Stierlitz received *T* numbers from the headquarters. “Cipher Message,” thought Müller. “Prime numbers,” thought Stierlitz. But it’s not that simple!

For encryption, the headquarters uses the bitwise exclusive OR operation. Let’s say there are two numbers, represented in binary form. The result of this operation will be a number, where each bit of the binary representation is the result of the exclusive OR operation of the corresponding positions of the two given numbers: for bits “0” and “0” or bits “1” and “1”, the result is “0”, and for bits “0” and “1” or bits “1” and “0”, the result is “1”. For example, the result of the bitwise exclusive OR operation on the numbers 1001_{2} and 0101_{2} will be 1100_{2}.

The headquarters takes a prime number and another non-negative integer (encryption key), applies the bitwise exclusive OR operation between them, and thus obtains the result. However, the encryption keys can be different for different numbers. But there is one problem — Stierlitz forgot the encryption keys of the headquarters and therefore cannot decrypt any of the numbers! However, after some thinking, Stierlitz realized that he can apply the operation used by the headquarters once again to obtain prime numbers. Now, for each of the numbers in the message, he needs to find the smallest possible key that, when used in the operation, will result in a prime number.

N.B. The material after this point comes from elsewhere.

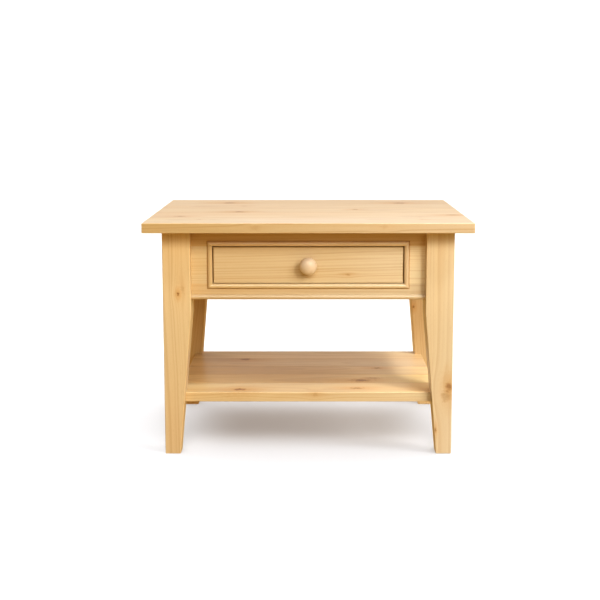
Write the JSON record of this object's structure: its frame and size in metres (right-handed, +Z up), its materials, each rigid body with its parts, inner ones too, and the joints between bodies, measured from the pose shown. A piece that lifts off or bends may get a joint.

Müller is already on the way, so Stierlitz asked for your help with this important task.

### Input

The first line contains an integer *T* — the number of numbers in the message from the headquarters (1 ≤ *T* ≤ 10^{5}).

The next *T* lines contain one integer each *a*_{i} — the numbers from the message (0 ≤ *a*_{i} ≤ 1 048 575).

### Output

Output *T* non-negative integers, each on a new line — the smallest encryption key for each of the encrypted numbers in the order of input.